Beberapa waktu sebelumnya, di tempat yang sama juga ada penyambutan tamu, yakni para peserta temu Pekan Komsos Nasional. Mereka disambut dengan tampilan beberapa kesenian tradisional Banyumasan. Dan dalam kesempatan itu, saya juga diminta untuk mengenakan blangkon Banyumasan untuk Mgr. Datus.
Penyambutan tamu merupakan peristiwa yang biasa dan banyak kali terjadi dalam berbagai kesempatan. Banyak orang pernah mengalami dan merasakan sebagai pihak penerima tamu. Betapa tidak mudahnya untuk menerima tamu orang-orang penting, para pejabat kenegaraan atau pimpinan bangsa. Ada standar-standar tertentu yang harus disiapkan demi keamanan para tamu yang datang. Hal inilah yang sering membuat pihak penerima kewalahan; hal-hal yang sudah disiapkan dan direncanakan bisa berubah dengan cepat karena ada tamu penting yang akan datang dan harus disambut. Selain standar keamanan, penerima tamu juga harus menyiapkan upacara penyambutan, seperti penjemputan, pengalungan bunga atau pemakaian pakaian khas daerah, penyediaan ruang tamu, suguhan yang layak dan pantas serta berbagai macam hal lainnya.

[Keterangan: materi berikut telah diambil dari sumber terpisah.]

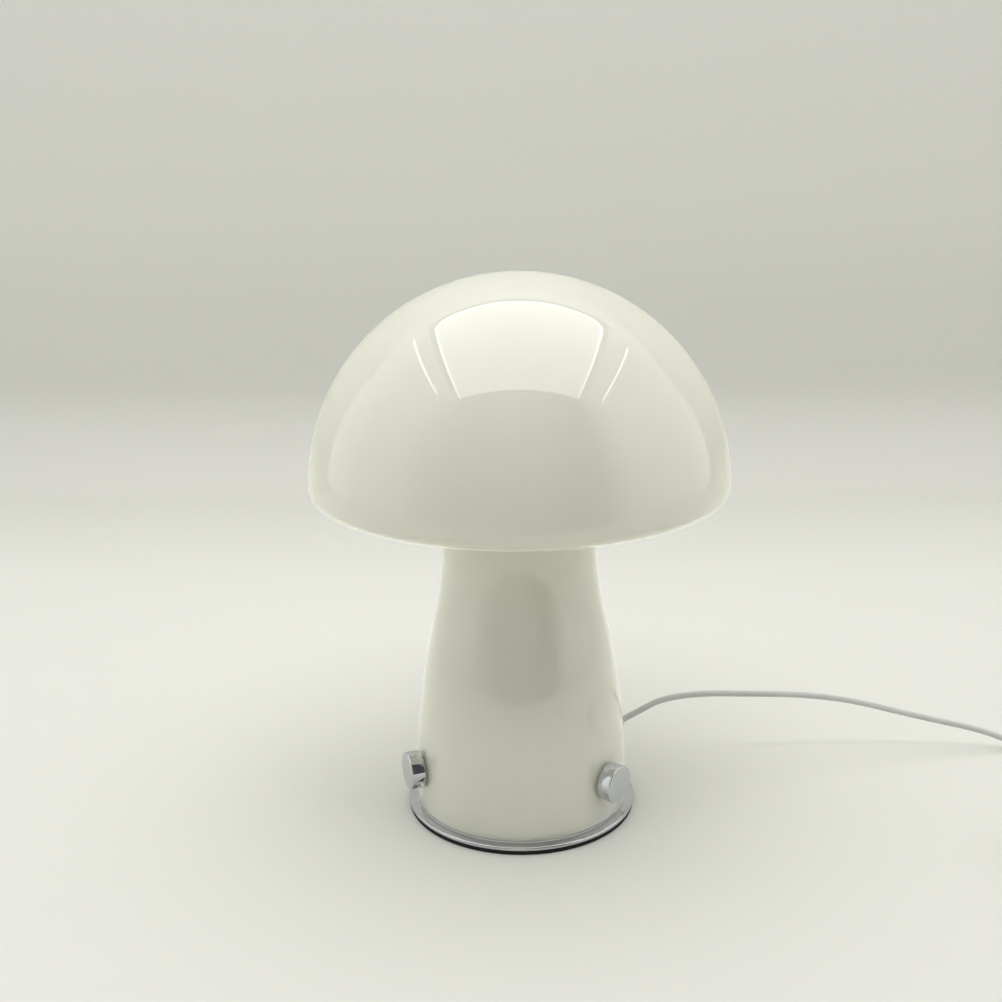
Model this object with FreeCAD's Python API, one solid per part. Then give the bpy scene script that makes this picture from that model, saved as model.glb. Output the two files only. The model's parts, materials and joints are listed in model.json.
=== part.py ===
"""Mushroom table lamp: an opal glass body held to a steel foot by three thumb screws.

Millimetres. The origin is the centre of the foot pad's underside, +Z is up and the
front of the lamp faces -Y. An azimuth is counted from the front towards +X.
"""

import FreeCAD
import Part
import math
import os

# ---- foot ----
PAD_R = 57.0
PAD_T = 2.0
PLATE_R = 57.4
PLATE_T = 2.0
PLATE_EDGE_R = 0.8
GASKET_T = 0.4

# ---- glass body: outside of the cap, the neck and the stem ----
CAP_R = 100.0
CAP_WIDEST_Z = 167.1
DOME_H = 99.1
GLASS_T = 3.0
LIP_IN = 43.9  # how far the rounded lower edge of the cap reaches inwards
LIP_DROP = 12.6  # and how far it drops below the widest ring
STEM_R = 53.0
STEM_VERTICAL_Z = 8.0  # height at which the stem's wall stands upright
STEM_ARC_R = 400.0
STEM_TURN_Z = 100.0  # height at which the flare turns into the waist
WAIST_ARC_R = 190.0

# ---- thumb screws, one set at each azimuth ----
SCREW_AZIMUTHS = {"right": 60.0, "left": -60.0, "back": 180.0}
SCREW_Z = 25.9
KNOB_R = 9.3
KNOB_T = 7.0
KNOB_FACE = 60.4  # distance of the knob's face from the lamp's axis
THREAD_R = 2.5
SCREW_TIP = 37.5
RUN_FIT = 0.05  # radial clearance of a turning or sliding fit
WASHER_R = 6.0
WASHER_T = 0.45
GLASS_HOLE_R = 3.3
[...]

Cara-cara penyambutan seperti ini sangat berbeda dan mungkin tidak akan terjadi terhadap anak-anak. Jarang sekali terjadi penyambutan formal dan terencana untuk anak-anak kecil. Anak-anak kecil sering tidak diperhatikan; bahkan sering diminta untuk menyingkir jauh, agar merekatidak mengganggu acara orang-orang dewasa. Dalam sebuah ibadat dan perayaan Ekaristi juga pernah terjadi, bahwa pemimpin upacara marah dan meminta anak-anak untuk keluar dari tempat ibadat.

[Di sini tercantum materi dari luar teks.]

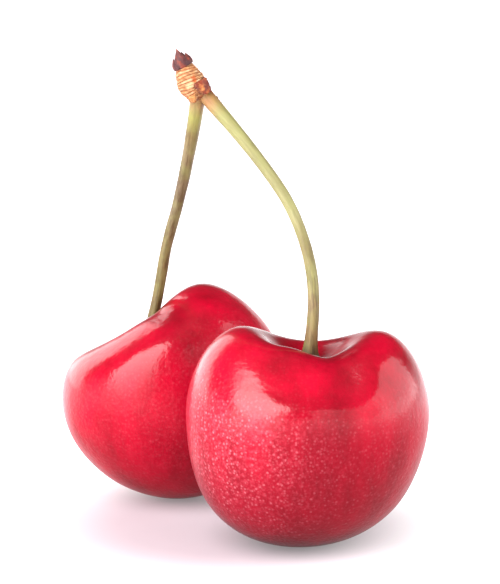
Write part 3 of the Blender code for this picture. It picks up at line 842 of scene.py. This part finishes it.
def deadScale(name, paper):
    # Dead scale tissue, dried on the spur: papery, darker along its edges and with worn spots, dull all over.
    material, tree, shader = newMaterial(name)
    foot, middle, tip = paper["tones"]
    place = addNode(tree, "ShaderNodeTexCoord")
    tipward = addNode(tree, "ShaderNodeAttribute", attribute_name="tipward")
    edge = addNode(tree, "ShaderNodeAttribute", attribute_name="edge")
    tones = addNode(tree, "ShaderNodeValToRGB", {"Fac": tipward.outputs["Fac"]},
                    stops=((0.0, foot), (0.5, middle), (1.0, tip)))
    spots = addNode(tree, "ShaderNodeTexNoise", {
        "Vector": place.outputs["Object"], "Scale": 1000 / paperSkin["spotSize"], "Detail": 4.0,
        "W": paper["shift"]}, noise_dimensions="4D")
    spotShare = addNode(tree, "ShaderNodeMapRange", {
        "Value": spots.outputs["Fac"], "From Min": 0.46, "From Max": 0.64, "To Min": 0.0, "To Max": 0.9})
    spotted = addNode(tree, "ShaderNodeMix", {
        0: spotShare.outputs[0], 6: tones.outputs["Color"], 7: linear(paper["spot"])}, data_type="RGBA")
    edgeShare = addNode(tree, "ShaderNodeMapRange", {
        "Value": edge.outputs["Fac"], "From Min": 0.55, "From Max": 1.0, "To Min": 0.0, "To Max": 0.6})
    finished = addNode(tree, "ShaderNodeMix", {
        0: edgeShare.outputs[0], 6: spotted.outputs[2], 7: linear(paperSkin["edge"])}, data_type="RGBA")
    tree.links.new(finished.outputs[2], shader.inputs["Base Color"])
    bump = addNode(tree, "ShaderNodeBump", {
        "Height": spots.outputs["Fac"], "Strength": 0.7, "Distance": 0.1 * mm})
    tree.links.new(bump.outputs[0], shader.inputs["Normal"])
    shader.inputs["Roughness"].default_value = paperSkin["roughness"]
    shader.inputs["IOR"].default_value = paperSkin["ior"]
    return material


spurLine = np.subtract(spur["top"], spur["foot"])
topFrame = localFrame(spur["top"], spurLine)
footFrame = localFrame(spur["foot"], spurLine)
beforeEnd, stalkEnd = np.array(frontStalk["points"][5:7])
stalkFrame = localFrame(stalkEnd, stalkEnd - beforeEnd)
bractFrames = {"bract_1": footFrame, "bract_2": footFrame, "bract_3": stalkFrame}
materials = {name: deadScale(name, paper) for name, paper in papers.items()}
for seed, (node, flake) in enumerate(budScales.items(), 20):
    rings, values = scaleRings(flake, topFrame, seed)
    handOver(closedMesh(node + "_paper", rings, materials["dryBudScale"], values=values), node)
for node, flake in bracts.items():
    rings, values = bractRings(flake, bractFrames[node])
    handOver(closedMesh(node + "_paper", rings, materials[flake["paper"]], values=values), node)
print("flakes: five bud scales and three bracts")
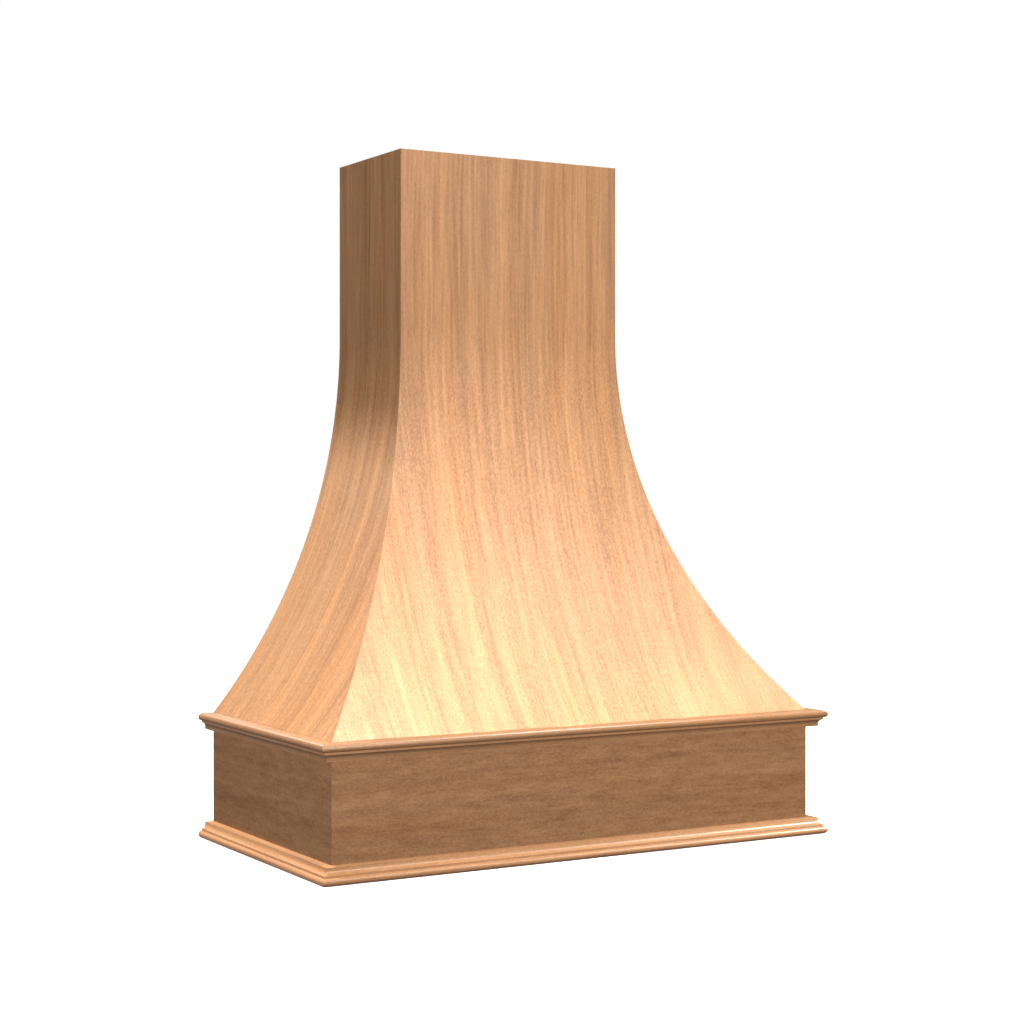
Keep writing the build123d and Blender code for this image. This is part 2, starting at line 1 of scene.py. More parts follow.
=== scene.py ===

Banyak orang merasa terganggu dengan kehadiran, ulah, sikap dan perilaku anak-anak, yang masih suka bermain dan bercanda dengan teman-temannya. Mereka tertawa, berteriak dan berseru dengan polosnya sebagai ungkapan kegembiraan dan suka cita yang mengalir dari dalam diri dan hatinya. Mereka pun pasti tidak bermaksud jahat dan tidak baik untuk mengganggu acara atau kegiatan orang dewasa. Apa yang mereka lakukan, katakan dan perbuat sekedar mengalir dari hati yang gembira, rasa ingin tahu, tanpa terkandung niat-niat atau kepentingan lain yang tersembunyi.

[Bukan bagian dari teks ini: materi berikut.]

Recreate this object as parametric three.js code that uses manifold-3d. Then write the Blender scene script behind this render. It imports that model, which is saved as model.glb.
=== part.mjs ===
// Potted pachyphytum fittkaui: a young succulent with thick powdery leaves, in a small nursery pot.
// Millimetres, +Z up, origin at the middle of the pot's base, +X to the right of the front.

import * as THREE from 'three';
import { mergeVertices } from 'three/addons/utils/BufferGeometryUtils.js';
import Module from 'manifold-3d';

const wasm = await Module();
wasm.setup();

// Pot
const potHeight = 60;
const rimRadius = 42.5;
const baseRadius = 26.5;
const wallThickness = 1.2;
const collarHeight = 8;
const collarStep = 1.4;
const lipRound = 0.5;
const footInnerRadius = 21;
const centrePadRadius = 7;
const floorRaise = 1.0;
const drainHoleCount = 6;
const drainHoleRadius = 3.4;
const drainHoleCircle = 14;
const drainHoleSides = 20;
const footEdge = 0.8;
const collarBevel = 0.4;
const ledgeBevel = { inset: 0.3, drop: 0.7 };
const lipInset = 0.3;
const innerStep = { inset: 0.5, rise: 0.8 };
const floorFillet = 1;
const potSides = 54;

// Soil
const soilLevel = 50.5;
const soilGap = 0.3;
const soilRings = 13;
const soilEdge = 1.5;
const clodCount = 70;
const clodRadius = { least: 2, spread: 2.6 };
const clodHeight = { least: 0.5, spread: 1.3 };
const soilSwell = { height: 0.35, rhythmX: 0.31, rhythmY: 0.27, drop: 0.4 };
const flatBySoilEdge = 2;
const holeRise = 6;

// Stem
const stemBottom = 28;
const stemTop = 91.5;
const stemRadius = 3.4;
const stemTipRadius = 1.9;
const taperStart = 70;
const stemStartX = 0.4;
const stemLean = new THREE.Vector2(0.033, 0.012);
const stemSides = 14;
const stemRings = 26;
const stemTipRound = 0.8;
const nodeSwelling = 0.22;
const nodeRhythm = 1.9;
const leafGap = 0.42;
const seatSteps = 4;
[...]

Sang Guru mengajak para murid-Nya untuk menyambut dan menerima anak-anak kecil dengan baik. Para murid tidak boleh memandang rendah atau menghina anak-anak kecil; tidak boleh mengusir dan menyingkirkan mereka dari kehidupan bersama. Anak-anak kecil pun mempunyai hak yang sama dengan orang dewasa untuk mengalami kasih sayang Allah. Bahkan mereka bisa menjadi contoh dan inspirasi bagi orang dewasa untuk bersikap dan berperilaku jujur dan polos, tidak menyimpan niat jahat atau keinginan yang tidak baik.
Selama ini, bagaimanakah saya bersikap, menerima, memperlakukan dan menyambut anak-anak kecil yang hadir di dalam komunitas umat beriman? Berkah Dalem.